§ What needs to be done
Note each line that includes the word "joints". Copy those lines.

====================

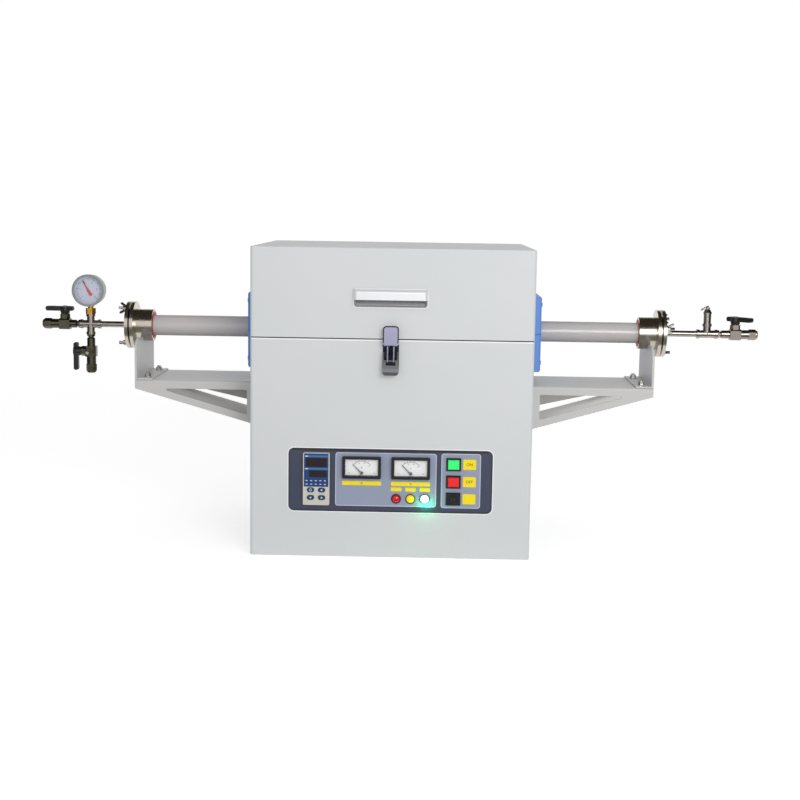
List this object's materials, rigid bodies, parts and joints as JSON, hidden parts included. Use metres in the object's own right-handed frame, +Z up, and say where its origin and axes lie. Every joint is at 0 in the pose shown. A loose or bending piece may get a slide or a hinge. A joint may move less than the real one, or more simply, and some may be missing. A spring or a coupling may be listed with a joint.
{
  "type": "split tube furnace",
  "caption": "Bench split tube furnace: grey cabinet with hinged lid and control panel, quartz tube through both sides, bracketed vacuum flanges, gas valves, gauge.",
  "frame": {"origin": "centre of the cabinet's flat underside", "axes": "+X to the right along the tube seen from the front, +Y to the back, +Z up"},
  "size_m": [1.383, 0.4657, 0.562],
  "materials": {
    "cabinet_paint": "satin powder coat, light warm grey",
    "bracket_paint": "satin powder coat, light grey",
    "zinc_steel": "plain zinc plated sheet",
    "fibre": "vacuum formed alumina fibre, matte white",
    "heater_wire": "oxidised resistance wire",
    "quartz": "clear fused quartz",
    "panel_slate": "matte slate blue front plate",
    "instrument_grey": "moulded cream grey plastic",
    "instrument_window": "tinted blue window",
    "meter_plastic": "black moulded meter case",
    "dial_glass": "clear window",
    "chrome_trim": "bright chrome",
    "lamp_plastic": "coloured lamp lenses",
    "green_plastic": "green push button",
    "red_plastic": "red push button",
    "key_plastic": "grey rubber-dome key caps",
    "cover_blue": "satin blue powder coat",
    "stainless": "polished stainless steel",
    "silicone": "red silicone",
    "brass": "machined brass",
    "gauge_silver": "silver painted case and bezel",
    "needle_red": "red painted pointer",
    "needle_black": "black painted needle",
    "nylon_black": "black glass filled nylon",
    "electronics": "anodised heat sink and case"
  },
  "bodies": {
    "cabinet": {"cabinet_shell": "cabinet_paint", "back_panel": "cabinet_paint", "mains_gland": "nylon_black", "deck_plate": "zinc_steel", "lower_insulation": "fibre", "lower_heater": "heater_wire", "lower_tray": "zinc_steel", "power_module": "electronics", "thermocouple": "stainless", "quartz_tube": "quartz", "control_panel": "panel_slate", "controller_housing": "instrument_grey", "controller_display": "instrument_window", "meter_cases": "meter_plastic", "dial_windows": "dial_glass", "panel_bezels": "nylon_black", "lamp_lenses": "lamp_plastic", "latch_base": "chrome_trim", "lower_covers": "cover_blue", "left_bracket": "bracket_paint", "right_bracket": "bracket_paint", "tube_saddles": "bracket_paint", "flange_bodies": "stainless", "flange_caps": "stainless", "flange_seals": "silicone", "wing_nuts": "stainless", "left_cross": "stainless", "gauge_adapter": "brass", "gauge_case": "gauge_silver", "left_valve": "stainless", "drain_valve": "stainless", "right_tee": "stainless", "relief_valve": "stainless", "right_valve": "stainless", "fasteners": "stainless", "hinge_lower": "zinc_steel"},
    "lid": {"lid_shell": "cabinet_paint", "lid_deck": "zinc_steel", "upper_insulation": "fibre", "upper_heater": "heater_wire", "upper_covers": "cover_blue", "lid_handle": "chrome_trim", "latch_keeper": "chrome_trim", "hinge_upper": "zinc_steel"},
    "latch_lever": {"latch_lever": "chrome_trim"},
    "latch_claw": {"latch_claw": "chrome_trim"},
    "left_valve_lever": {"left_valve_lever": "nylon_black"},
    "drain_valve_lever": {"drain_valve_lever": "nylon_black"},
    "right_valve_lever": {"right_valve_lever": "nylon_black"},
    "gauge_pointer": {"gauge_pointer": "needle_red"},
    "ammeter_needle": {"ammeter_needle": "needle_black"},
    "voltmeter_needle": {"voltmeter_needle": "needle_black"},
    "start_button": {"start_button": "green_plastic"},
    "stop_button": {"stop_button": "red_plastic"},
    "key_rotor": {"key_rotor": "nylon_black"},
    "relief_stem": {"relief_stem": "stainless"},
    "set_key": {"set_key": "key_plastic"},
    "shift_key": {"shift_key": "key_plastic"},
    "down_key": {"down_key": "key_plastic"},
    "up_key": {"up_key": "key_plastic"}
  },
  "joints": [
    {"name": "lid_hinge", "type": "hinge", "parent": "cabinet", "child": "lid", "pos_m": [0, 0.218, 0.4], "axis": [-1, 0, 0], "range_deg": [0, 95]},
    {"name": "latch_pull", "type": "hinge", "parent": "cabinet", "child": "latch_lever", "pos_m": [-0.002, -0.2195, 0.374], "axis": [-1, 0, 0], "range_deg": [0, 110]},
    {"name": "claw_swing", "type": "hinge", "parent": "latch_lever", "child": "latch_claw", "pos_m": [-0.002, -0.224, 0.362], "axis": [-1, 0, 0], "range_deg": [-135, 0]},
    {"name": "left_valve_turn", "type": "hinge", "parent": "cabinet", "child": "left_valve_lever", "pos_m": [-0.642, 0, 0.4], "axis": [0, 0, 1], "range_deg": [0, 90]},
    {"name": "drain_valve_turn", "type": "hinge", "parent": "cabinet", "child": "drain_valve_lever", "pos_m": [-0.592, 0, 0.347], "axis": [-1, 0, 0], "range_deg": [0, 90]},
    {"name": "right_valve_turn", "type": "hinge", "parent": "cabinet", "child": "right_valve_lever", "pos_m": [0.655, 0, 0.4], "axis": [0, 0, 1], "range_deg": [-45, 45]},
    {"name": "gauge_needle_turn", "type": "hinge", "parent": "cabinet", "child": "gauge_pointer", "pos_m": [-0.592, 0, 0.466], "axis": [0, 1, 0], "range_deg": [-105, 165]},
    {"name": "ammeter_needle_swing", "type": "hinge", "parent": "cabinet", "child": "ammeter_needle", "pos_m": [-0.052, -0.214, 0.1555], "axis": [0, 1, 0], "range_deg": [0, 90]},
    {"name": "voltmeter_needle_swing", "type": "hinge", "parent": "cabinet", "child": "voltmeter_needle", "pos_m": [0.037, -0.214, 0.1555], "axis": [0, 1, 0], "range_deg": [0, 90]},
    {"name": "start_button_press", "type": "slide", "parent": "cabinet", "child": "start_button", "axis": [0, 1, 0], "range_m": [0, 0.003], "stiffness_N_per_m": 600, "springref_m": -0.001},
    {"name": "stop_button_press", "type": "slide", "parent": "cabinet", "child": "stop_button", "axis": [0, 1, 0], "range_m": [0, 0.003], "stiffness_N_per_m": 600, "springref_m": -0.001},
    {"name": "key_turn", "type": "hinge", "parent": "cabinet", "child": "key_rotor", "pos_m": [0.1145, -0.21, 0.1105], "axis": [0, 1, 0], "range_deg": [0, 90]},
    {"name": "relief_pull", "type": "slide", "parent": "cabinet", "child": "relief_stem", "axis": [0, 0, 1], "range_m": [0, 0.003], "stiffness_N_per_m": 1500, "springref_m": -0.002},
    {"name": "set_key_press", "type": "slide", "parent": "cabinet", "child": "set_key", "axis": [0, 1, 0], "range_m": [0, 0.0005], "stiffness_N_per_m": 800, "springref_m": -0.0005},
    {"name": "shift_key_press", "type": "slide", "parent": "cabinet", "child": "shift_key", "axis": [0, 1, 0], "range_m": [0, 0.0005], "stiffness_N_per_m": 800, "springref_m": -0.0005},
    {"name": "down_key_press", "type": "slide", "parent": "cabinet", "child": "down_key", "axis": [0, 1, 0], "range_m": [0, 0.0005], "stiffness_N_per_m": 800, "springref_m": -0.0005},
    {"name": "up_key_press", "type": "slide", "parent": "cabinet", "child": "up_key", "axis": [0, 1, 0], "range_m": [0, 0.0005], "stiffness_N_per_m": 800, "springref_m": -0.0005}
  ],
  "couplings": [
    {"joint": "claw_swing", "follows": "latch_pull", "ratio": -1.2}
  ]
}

====================

§ Exercise output
List this object's materials, rigid bodies, parts and joints as JSON, hidden parts included. Use metres in the object's own right-handed frame, +Z up, and say where its origin and axes lie. Every joint is at 0 in the pose shown. A loose or bending piece may get a slide or a hinge. A joint may move less than the real one, or more simply, and some may be missing. A spring or a coupling may be listed with a joint.
  "joints": [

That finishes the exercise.